June 6, 2014, - 2:47 pm
D-Day at 70: Would America Have the Guts to Do it Today? Probably Not; The Valor of Those Who Died, Lived to Tell
So, today is the 70th anniversary of D-Day, and I’m not so sure America would have the guts to do it again today. On June 6, 1944, Allied forces landed in Nazi-occupied France and began the liberation of Europe. Our soldiers stormed Omaha Beach in Normandy. But would we have the fortitude to do it again? To sacrifice so many lives in a stark good versus evil battle? We no longer have the nerve and the determination and a good part of that is “leaders” and influencers who’ve caused America to fatigue from the right battles as they constantly put us or try to put us in the wrong battles.
We’ve repeatedly condemned our ally Israel for defending itself right off its own coast. And we’re doing nothing about the enemy, the new Nazis–Muslims–expanding their wide berth on our own shores. It’s not only as if we have forgotten, but as if those men on Omaha Beach died for nothing–to defeat a vicious enemy abroad while we now welcome a more vicious enemy to repeatedly expand and infiltrate our shores at every opportunity.
I snicker as I watch various talking heads on TV, various newscasters, and various editorialists and columnists writing about how they remember the sacrifices of D-Day, while they’ve spent the last several years making sure we’ll never make that sacrifice again because they’ve urged us to go to war in favor of evil in Iraq (handing over the country to Iranian backed Shi’ite extremists), to war in Afghanistan (where we could never win in the way our current politically correct generals force our soldiers to engage in “hearts and minds” crap and hand out candy and give their lives to build roads for those who hate us), to war in Syria (where thankfully we haven’t yet gone but where our weapons and CIA advisers are there helping Al-Qaeda savages), to threaten to go to war in Ukraine (where we would be siding with neo-Nazis against Communists, yet another Alien v.

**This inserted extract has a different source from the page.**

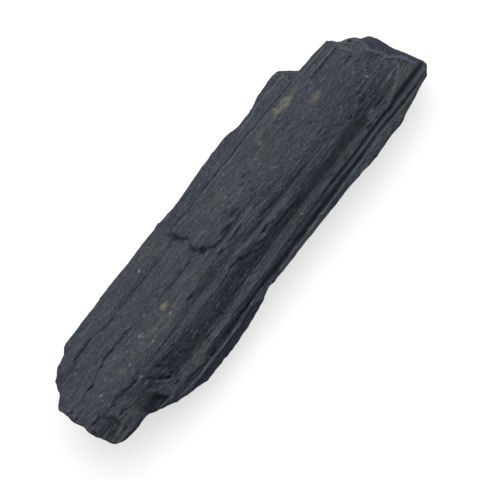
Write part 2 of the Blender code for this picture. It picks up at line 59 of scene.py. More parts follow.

Predator scenario).
And that’s not to mention that many of these news anchors, reporters, talking heads, and opinionists have repeatedly told us that America is the bad guy in all the wars in which we did participate (and that we need to “understand” and be “tolerant” of the most extreme Muslim practices on U.S. soil), so why would Americans support going to war when they’ve been preached to and programmed to think that they are evil, rather than our enemies and those that we are fighting? Americans no longer see themselves as having the moral high ground in the world. They’ve been taught the exact opposite by academia, the media, and Hollywood. They don’t feel about themselves and this country the way they did in 1944 or even in 1984.
And, today, around the world, American liberators who sacrifice life and limb for the freedom of others are often chased out with hate–mostly the hate that dominates Islam around the world. We, Americans, prosecute them because they might have urinated on a corpse of a Taliban terrorist. What message does that send? Not any message that is in the keeping of the legacy of D-Day. I’m sure more than a few of the men at D-Day pissed on some dead Nazis. And nobody turned it into an international tribunal-worthy crisis.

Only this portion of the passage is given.